Raw data:
>> begin

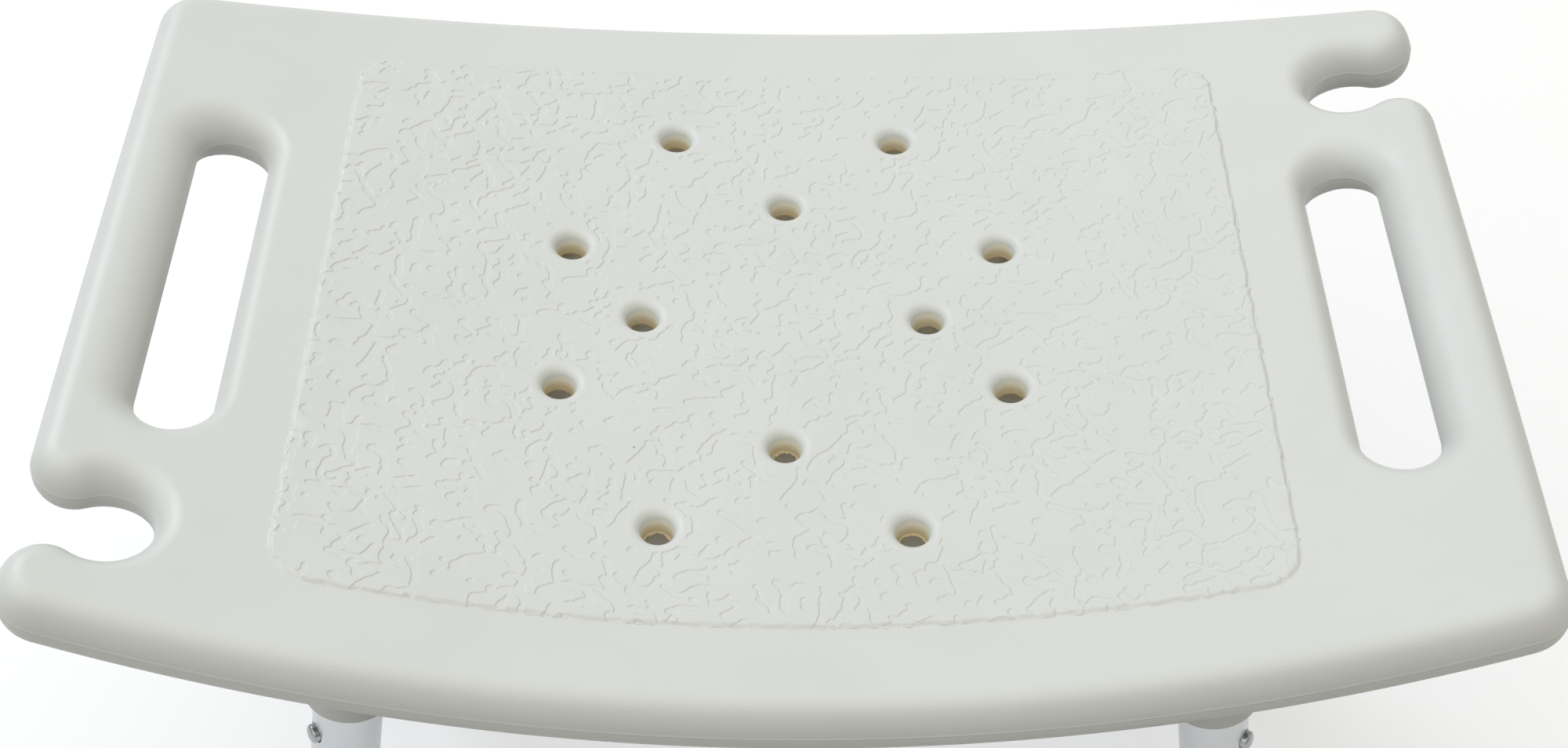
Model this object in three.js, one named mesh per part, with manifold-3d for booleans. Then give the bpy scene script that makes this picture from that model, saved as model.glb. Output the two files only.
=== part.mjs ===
// Bath bench: a blow-moulded seat board on four splayed, telescoping aluminium legs with a crossed brace.
// Millimetres, +Z up, +X to the right seen from the front, +Y to the back.
// The origin is on the floor, under the middle of the seat, with the legs at their shortest.
import * as THREE from "three";
import { TessellateModifier } from "three/addons/modifiers/TessellateModifier.js";
import { mergeVertices } from "three/addons/utils/BufferGeometryUtils.js";
import Module from "manifold-3d";

const wasm = await Module();
wasm.setup();

// Seat board
const seatHeight = 370;
const seatLength = 495;
const seatEndDepth = 296.4;
const seatBow = 19.8;
const seatEndBow = 0.6;
const seatRise = 34;
const seatThickness = 26;
const seatWall = 2.8;
const seatCornerRadius = 15;
const seatFacetLength = 84;

// Raised panel on the seat
const panelFromEnd = 78.5;
const panelInset = 33.5;
const panelCornerRadius = 14;
const panelHeight = 1.2;
const panelEdge = 1.4;

// Hand slots, one near each end, each moved a little away from the notch beside it
const slotFromEnd = 38.75;
const slotFromSide = 68.8;
const slotFromNotch = 42.3;
const slotWidth = 26;
const slotCornerRadius = 12.9;

// Shower-head notches, one at the front left and one at the back right
const notchFromEnd = 27.5;
const notchFromSide = 39.3;
const notchRadius = 15.1;
const notchLipRadius = 13.5;

// Drain holes, as columns and rows of the pattern on the flat board
const drainTopRadius = 5.6;
const drainThroatRadius = 5;
const drainThroatFromTop = 9;
const drainRimRadius = 4;
const drainWeld = 1.2;
const drainCupRadius = 8.5;
const drainCupTopRadius = 6.5;
const drainOuterColumn = 80.25;
const drainInnerColumn = 43.1;
const drainSideColumn = 52.3;
const drainFarRow = 95.4;
const drainMiddleRow = 59.1;
const drainNearRow = 34.1;
const ventRadius = 4;

// Legs
const legFromEnd = 102.5;
const legFromSide = 56.2;
const padDrop = 3.5;
const padRadius = 28;
const padDepth = 8;
const tubeRadius = 12.7;
const tubeWall = 1.25;
const tubeFromFloor = 95.12;
const extensionRadius = 11.1;
const extensionWall = 1.25;
const extensionHead = 30;
const lockPitch = 25;
const lockFromEnd = 20;
const lockFromCollar = 18;
const clearance = 0.3;
const lockClearance = 0.4;

// Leg sockets
const flangeRadius = 26;
const flangeThickness = 4;
const socketDepth = 42;
const socketRootRadius = 18;
const socketMouthRadius = 16.2;
const socketRibHeight = 12;
const socketRibWidth = 3;
const screwCircle = 21.6;
const screwCount = 3;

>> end

What is needed: Each line containing "three" counts once; state the total number of such lines and nothing else.

Full solution: 4